Dottie Reynolds sees families shopping together in search of a patio set to fill up space. It’s a favored project, she says, that allows household members to look forward to planning together. Knowing that this is the place to be used to unwind and have fun, purchasing the furnishings for this area is, typically, a shared task. It speaks volumes that this one room “in” the house receives so much interest and shared goals for the desired outcome.
So now it’s time to walk around your outdoor space and imagine what it could be and do for your family and friends. Then, take advantage of the experts with ideas and knowledge to transform a simple piece of dirt into the favorite destination for all.
Five Questions for Wally Steinhauser, Wingard’s Nursery
1) What are some of the ways outdoor living has changed during the past ten years?
Generally, people want to "live" outside and are adding outdoor rooms with kitchens, lighting and structures to make entertaining unique and enjoyable.
2) When folks come to the nursery, what are they generally seeking to enhance their outdoor living areas?
Many seek not only to improve or add outdoor living, but to improve their "curb appeal," to add beauty and value to their property through the addition of brightly colored containers, flowers, etc. We’ve put lots of ideas filmed at our nursery on our website.
3) What types of planters do you recommend for people who want to add planters to their space, but also want sturdy enough to withstand the elements?
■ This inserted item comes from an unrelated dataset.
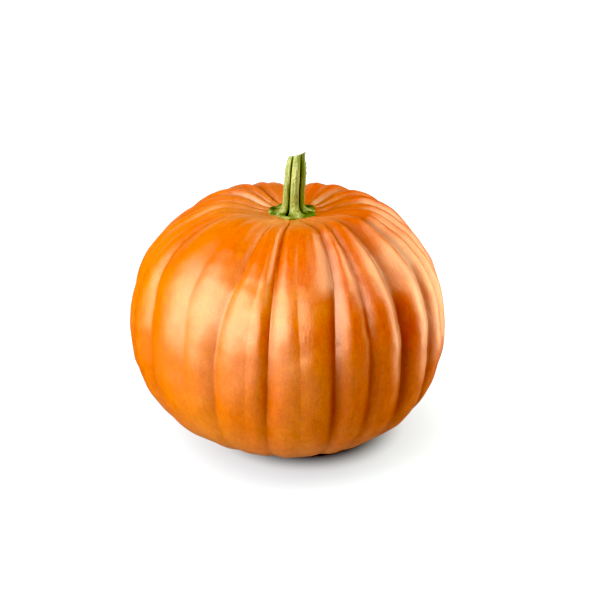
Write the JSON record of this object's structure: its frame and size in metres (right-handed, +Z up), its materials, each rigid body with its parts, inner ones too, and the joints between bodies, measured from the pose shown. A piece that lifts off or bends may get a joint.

If it’s for flowers, we always recommend glazed ceramic containers ... they are colorful, heavy and generally can withstand the elements. There are also two containers for herbs and vegetables; one is the EarthBox Gardening System, perfect for limited spaces on a patio or deck; another is the Square Foot Gardening System, which is a little larger, and is a raised 4'X 4' bed, perfect for those with a little more space and a very efficient way to grow vegetables.
4) What would your perfect outdoor living area look like?
It all starts with the colors of your home. If your home is painted in a neutral color (white, beige, etc.), it can be enlivened with brightly colored containers ... Cobalt Blue, Burgundy, Yellow, etc., have been consistently popular colors. If your home is not a neutral color, then, like designing an interior space, just need to pick out the right colors to accentuate the area.
5) What’s one of the best innovations you've seen for outdoor living?
In this area, outdoor kitchens and firepits, integrated into a jacuzzi and swimming pool area, all covered by a redwood pergola are among my favorites. There's no limit to the imagination or the space.